This Article is From Nov 19, 2022

"Was Shattered Seeing Her Bruises...": Shraddha Walkar's Former Co-Worker

Karan, who was Shraddha Walkar's team manager in 2020, said she told him about Aftab Poonawala having assaulted her, and she went to cops too

Shraddha's bruised face in a photo she shared with friends.

Mumbai/New Delhi:

The co-worker whom Shraddha Walkar told about an assault by boyfriend Aftab Poonawala two years ago, Karan, said today that he was under the impression that they had broken up after intervention by the police and Aftab's parents. Karan said he had tried to help her then and kept checking on her for a few weeks, but now saw in the news that Aftab allegedly murdered Shraddha in May this year.

"November 2020 was the first time I came to know of the domestic abuse. She used to call in sick often before that," said Karan, her team manager when she worked at a call centre near her hometown Vasai in Mumbai.

"In the chat over WhatsApp, I told her to send me a photo. I was very shattered and heartbroken to see how someone could manhandle her so badly. She had bruises under her right eye... also on her neck," he told NDTV. "Later a friend whom I contacted to help her also told me she had burn marks on her stomach."

Screenshots of their chat show he offered to help her - he said she could be with his mother and sister for immediate safety - apart from helping her approach the cops. He said he knew of Shraddha and Aftab them as being married as she referred to him as her husband.

"After she went to the police, she gave a written complaint. But in the meantime, she spoke to Aftab and he told her he would do something to himself (if she left). She also went to his parents' place and they told her he would move out of the house (that he and Shraddha had rented together) and that he will cut off all ties and never harass her. Only after that she thought of not filing a police complaint," Karan said.

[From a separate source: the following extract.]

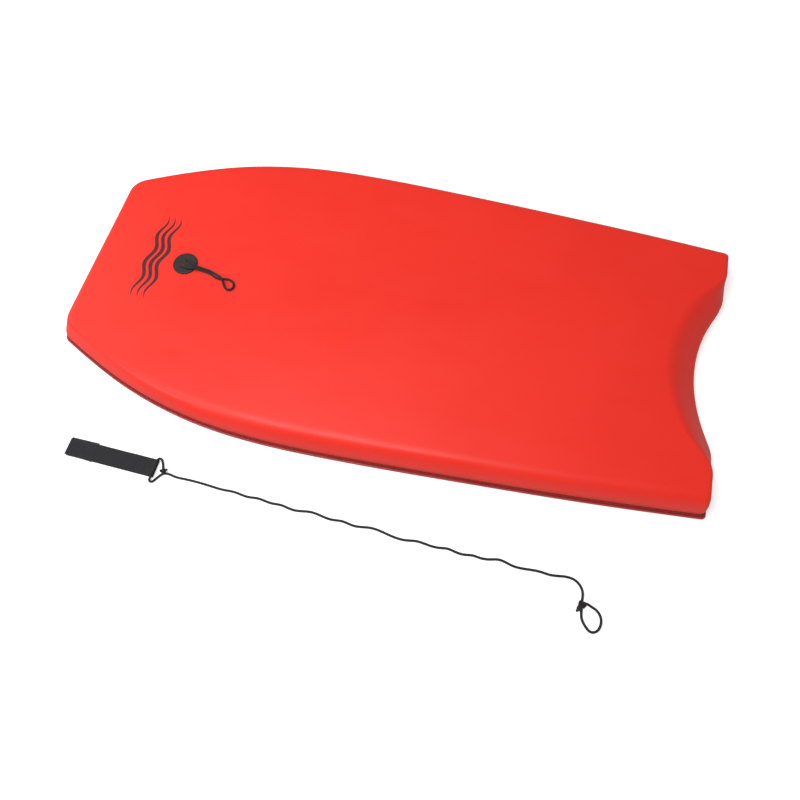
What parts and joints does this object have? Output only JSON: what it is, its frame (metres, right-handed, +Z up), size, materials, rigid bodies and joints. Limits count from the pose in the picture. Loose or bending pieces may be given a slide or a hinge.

"I was following up every week or two weeks to make sure she was safe, to make sure she was not going through the same thing again. We were under the impression that he was no longer with her," he added.

"I don't know how they got back together again later. I did not know she had moved to Delhi. When all this came in the news, I got to know," he added.

Shraddha, 26, and Aftab, 28, both call centre employees, had moved to Delhi in May and four days later, following yet another argument over expenses and infidelity, he strangled her to death, later chopping up the body into 35 pieces that he kept in a fridge and disposed of in a jungle over 18 days, police have said.

The crime was revealed over the past month as her father - who hadn't spoken to her since May 2021 as he didn't approve of her inter-faith (Hindu-Muslim) relationship with Aftab - went to the police as her friends alerted him that she'd been out of touch with them, too, for months.

When she left the job in March 2021, she told Karan she had got a new job at a content writing company that would give her travel opportunities. "I was very happy for her that she had all the time in the world to make her career. She was very young, just 23 or 24."

A month before the job change, she had told a doctor about her depression and how her boyfriend Aftab was violent over minor issues. She told him she feared he might harm her, himself or both.

Karan said he has not yet got a call from the police but "I will be willing to help if they contact me".

"I just want to tell all the girls living alone - and it's not about religion, be it Hindu, Muslim, Sikh or Christian, any race or caste - that don't isolate yourself; always keep contact with friends and family," he said. "There is always someone who will support you. It's better to get out of an abusive relationship."

Aftab was, on November 17, sent to five more days of police custody by a Delhi court as police said key evidence - such as identifiable body parts, the knife he used, their clothes from the day of the murder, and Shraddha's phone - need to be found.

Police have also got permission to conduct narco-analysis, a chemical-based lie-detection test, which may lead the police to material evidence and corroborate his alleged confession.